Though it was painstaking slow to build ATB, the best bet was still to use magic. A better one would be to ditch this nonsense.
Resting on a bench
I’ll admit this is a fairly minor, pedantic one, but the image of Cloud parking his backside next to a vending machine to restore full HP and MP always felt a little off to me. I think putting a bench instead of something like a healing save crystal was done in the name of realism, but this somehow felt less authentic to me. Are there really that many vending machines in dangerous off-limits areas? Why was there one right at the end of an unfinished highway? Maybe it was the whispers.
Granted, all RPGs make a bit of a stretch when allowing all injuries to be healed by a good night’s sleep at the inn, but sitting down on an uncomfortable-looking bench for a few minutes? At least sleep is actually known to have huge health benefits!
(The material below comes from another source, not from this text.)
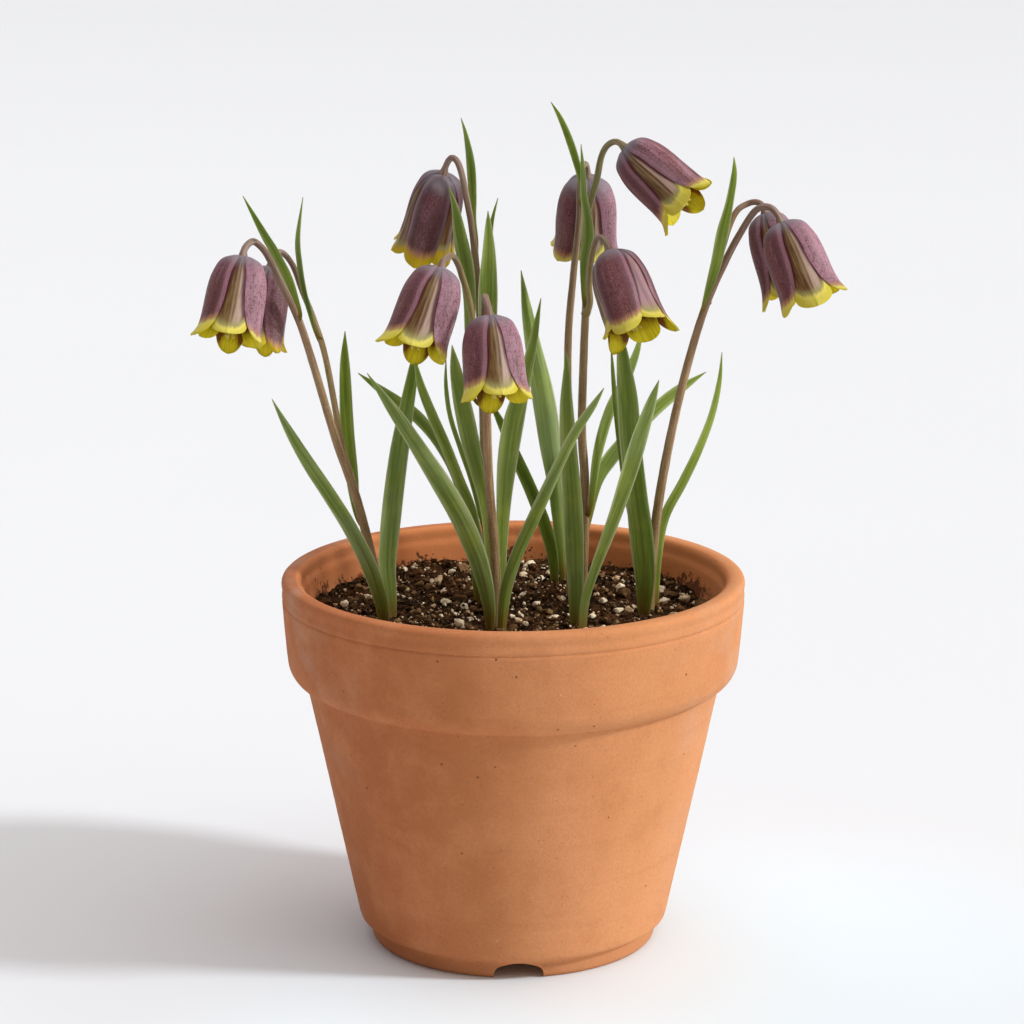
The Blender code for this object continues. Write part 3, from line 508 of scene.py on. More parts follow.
def grain_look():
    """Pale perlite and grit; 'tone' runs from white to brown."""
    k = Look("grains", Roughness=0.85)
    tone = k.attr("tone")
    fine = k.noise(1500.0, 4.0, 0.7)
    pore_d, _ = k.cells(1300.0)
    white = k.mix(k.step(fine, 0.30, 0.62), (0.720, 0.520, 0.300), (0.960, 0.820, 0.590))
    brown = k.mix(k.step(fine, 0.35, 0.70), (0.260, 0.125, 0.044), (0.680, 0.400, 0.185))
    col = k.mix(k.step(tone, 0.20, 0.85), white, brown)
    dirt = k.step(k.noise(500.0, 4.0, 0.65), 0.50, 0.68)
    col = k.mix(k.math("MULTIPLY", dirt, 0.55), col, (0.150, 0.072, 0.030))
    height = k.math("SUBTRACT", fine, k.step(pore_d, 0.30, 0.10, 0.0, 0.7))
    return k.finish(col, k.math("MULTIPLY_ADD", fine, 0.2, 0.72), k.bump(height, 0.00025, 0.8))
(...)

If they keep them in Final Fantasy 7 Remake Part 2, I suppose I can live with it.
I’ll reiterate I thoroughly enjoyed FF7R, but I really believe Final Fantasy 7 Remake Part 2 can be even better as it looks to build further on the incredible legacy left by the original. With new locations, new characters and potentially a whole new story direction I can hardly wait.
Will any of these suggestions come to fruition? As the unknown journey continues, I guess we’ll find out.